Really, I know most people haven't had grands in a long time and I still have two from my fathers side, though I expect not for much longer. I don't know them so well, which is a shame, but amazing nonetheless. I guess I didn't know my great-grandparents at all, only remembering the most vague of memory since my great-grandmum had a wooden leg ("peggy").. so she must've passed on some thirty years ago, which would make my mum somewhere in her 30s give or take. My father lost his grands in his teens I think, so really.. we've been blessed by Father Time for so long. Awesomely, my nephew's highschool is only a few minutes from my grandmums place (his great grandmum) and he took to visiting her every day at lunch for the last few weeks. Imagine that -- a boy of 14 visiting his great-grandmum every day. A great kid, and it makes me very happy. Hell, he certainly outdid me, which shames me a little. Grandmum understood how busy I was, but that is my second possibly but not-really regret, that I never talked to or saw her enough.. still, my nephew got to know her pretty well near the end. Amazing.
Anyway, I guess I've rambled enough. Just wanted to get something down, to note how weird it was to enter a place and nab items with the rest of the family, to note proudly that I will miss them, but happy that its normal.. that we've never had any great misfortune in our lives.

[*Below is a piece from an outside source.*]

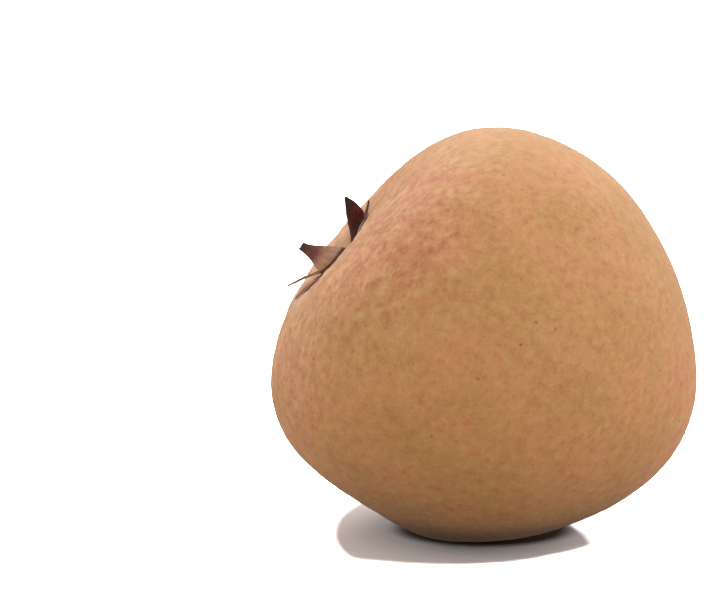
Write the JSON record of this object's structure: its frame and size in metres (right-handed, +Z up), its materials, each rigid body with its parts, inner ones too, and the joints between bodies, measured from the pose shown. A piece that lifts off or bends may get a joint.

The funeral is Monday; that will be difficult I'm sure .. I think, anyway. It seems we're all pretty tough now, and okay with this passing, but watching the casket slowly sink into forever is seriously ... something. Today we don't use our strong emotions nearly enough, so when they come it sure makes you humble. Grandma -- I'll see you Monday, and I'll see you again in 100 years hopefully.. maybe 30 to 50, but hopefully a 100 or so if I get my way :) I'll have a lot to say then, but keep a good eye on us and my beloved parents from above. We'll sure miss you and grandpa down here.